FYI, csi also applies to files that have traditionally used tabix indexing *.tbi:

$ tabix -h
...
Indexing Options:
   ...
   -C, --csi                  generate CSI index for VCF (default is TBI)
FredericBGA commented 6 years ago

Hello

Large VCF files need also to be indexed using CSI index, so JBrowse cannot handle them right now.

cmdcolin commented 6 years ago

Began some basic csi (for vcf currently) parsing here https://github.com/GMOD/jbrowse/tree/csi_index

cmdcolin commented 6 years ago

Woo! tested and it displays data in super big coordinates that tabix tbi can't index (when chromosome over a gigabase in length)

screenshot-localhost-2018 06 25-18-48-54

cmdcolin commented 6 years ago

Got CSI working for BAM now also :) woo

nathanhaigh commented 6 years ago

Oh man...I almost wet myself with excitement! I want to test this out ASAP with wheat! :)

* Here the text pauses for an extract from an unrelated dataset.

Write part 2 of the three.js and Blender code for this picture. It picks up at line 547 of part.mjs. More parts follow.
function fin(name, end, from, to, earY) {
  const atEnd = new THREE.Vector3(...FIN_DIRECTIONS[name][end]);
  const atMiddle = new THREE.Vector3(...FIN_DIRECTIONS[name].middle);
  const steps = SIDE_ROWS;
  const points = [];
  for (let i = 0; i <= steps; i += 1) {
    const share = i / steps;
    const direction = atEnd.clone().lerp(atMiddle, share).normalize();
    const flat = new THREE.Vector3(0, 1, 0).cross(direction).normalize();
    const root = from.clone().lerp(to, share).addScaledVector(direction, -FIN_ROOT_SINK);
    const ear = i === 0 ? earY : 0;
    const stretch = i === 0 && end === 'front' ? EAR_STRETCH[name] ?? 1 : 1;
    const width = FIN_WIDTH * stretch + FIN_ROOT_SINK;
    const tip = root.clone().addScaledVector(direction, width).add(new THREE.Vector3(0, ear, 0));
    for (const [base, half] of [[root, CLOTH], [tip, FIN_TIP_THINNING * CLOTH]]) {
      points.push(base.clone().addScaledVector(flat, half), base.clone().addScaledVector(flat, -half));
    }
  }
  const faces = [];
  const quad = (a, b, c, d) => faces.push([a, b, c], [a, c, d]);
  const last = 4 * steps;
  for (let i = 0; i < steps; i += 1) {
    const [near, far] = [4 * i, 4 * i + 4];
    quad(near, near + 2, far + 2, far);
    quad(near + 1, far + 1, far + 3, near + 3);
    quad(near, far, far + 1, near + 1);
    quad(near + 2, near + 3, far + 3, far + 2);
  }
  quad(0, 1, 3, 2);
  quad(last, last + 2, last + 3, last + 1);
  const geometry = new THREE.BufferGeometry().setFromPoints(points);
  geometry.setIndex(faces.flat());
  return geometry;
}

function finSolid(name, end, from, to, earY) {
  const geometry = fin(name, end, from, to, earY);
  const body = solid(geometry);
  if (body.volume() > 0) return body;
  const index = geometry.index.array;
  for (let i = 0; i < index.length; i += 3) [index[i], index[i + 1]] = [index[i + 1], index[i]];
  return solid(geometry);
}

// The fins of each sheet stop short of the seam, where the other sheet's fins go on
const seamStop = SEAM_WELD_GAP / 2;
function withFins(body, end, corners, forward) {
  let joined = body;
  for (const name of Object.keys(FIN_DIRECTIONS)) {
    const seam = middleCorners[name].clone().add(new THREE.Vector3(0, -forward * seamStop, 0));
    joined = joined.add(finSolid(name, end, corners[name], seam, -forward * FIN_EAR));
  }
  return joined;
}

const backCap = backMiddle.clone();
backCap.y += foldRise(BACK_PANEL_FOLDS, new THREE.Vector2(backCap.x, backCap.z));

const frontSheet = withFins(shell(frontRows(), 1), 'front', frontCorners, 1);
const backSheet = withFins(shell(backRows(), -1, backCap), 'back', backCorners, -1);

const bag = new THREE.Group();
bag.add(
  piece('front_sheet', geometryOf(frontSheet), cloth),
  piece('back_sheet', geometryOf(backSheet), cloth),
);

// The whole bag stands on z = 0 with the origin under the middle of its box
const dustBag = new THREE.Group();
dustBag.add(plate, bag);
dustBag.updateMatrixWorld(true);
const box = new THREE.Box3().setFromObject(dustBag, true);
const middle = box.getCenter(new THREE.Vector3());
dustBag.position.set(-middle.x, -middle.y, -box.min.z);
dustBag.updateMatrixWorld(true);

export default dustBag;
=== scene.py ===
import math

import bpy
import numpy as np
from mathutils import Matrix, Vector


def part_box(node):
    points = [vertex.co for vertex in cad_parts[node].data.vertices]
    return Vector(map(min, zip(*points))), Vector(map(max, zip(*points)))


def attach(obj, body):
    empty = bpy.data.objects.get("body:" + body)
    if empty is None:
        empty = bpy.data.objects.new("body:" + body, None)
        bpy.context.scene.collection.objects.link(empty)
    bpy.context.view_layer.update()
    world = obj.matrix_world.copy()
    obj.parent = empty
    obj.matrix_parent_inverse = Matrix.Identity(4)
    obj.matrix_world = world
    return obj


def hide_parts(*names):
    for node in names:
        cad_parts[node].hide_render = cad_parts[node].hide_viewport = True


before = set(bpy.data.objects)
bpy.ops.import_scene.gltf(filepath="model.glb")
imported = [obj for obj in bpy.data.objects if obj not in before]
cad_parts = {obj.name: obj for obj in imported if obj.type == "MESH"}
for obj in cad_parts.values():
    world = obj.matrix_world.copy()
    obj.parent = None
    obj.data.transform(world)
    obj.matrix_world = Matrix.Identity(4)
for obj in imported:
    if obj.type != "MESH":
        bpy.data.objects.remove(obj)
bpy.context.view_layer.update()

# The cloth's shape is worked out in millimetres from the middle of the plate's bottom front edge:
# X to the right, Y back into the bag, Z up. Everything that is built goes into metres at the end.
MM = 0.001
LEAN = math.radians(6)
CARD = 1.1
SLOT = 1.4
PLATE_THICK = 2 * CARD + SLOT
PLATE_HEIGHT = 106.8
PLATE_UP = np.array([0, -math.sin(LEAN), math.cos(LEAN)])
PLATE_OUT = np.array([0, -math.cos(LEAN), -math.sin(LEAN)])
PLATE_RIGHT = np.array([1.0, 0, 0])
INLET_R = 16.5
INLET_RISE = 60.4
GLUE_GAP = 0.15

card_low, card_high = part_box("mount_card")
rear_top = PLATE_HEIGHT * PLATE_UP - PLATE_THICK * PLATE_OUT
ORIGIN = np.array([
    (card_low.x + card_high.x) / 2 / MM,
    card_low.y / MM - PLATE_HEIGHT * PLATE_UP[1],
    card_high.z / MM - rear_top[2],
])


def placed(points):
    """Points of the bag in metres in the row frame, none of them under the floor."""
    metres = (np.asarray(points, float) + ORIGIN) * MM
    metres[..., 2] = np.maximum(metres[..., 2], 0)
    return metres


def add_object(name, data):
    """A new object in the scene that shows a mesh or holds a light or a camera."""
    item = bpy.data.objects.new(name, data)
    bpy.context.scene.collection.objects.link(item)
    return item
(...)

1 happy man at this prospect!

keiranmraine commented 6 years ago

... do I dare say that they are currently discussing/adding *.sbi indexing:

http://github.com/samtools/hts-specs/pull/321

(will help solve the "guessing" about chunks)

cmdcolin commented 6 years ago

Oh wow haha. Is that an official solution to "bam index index"?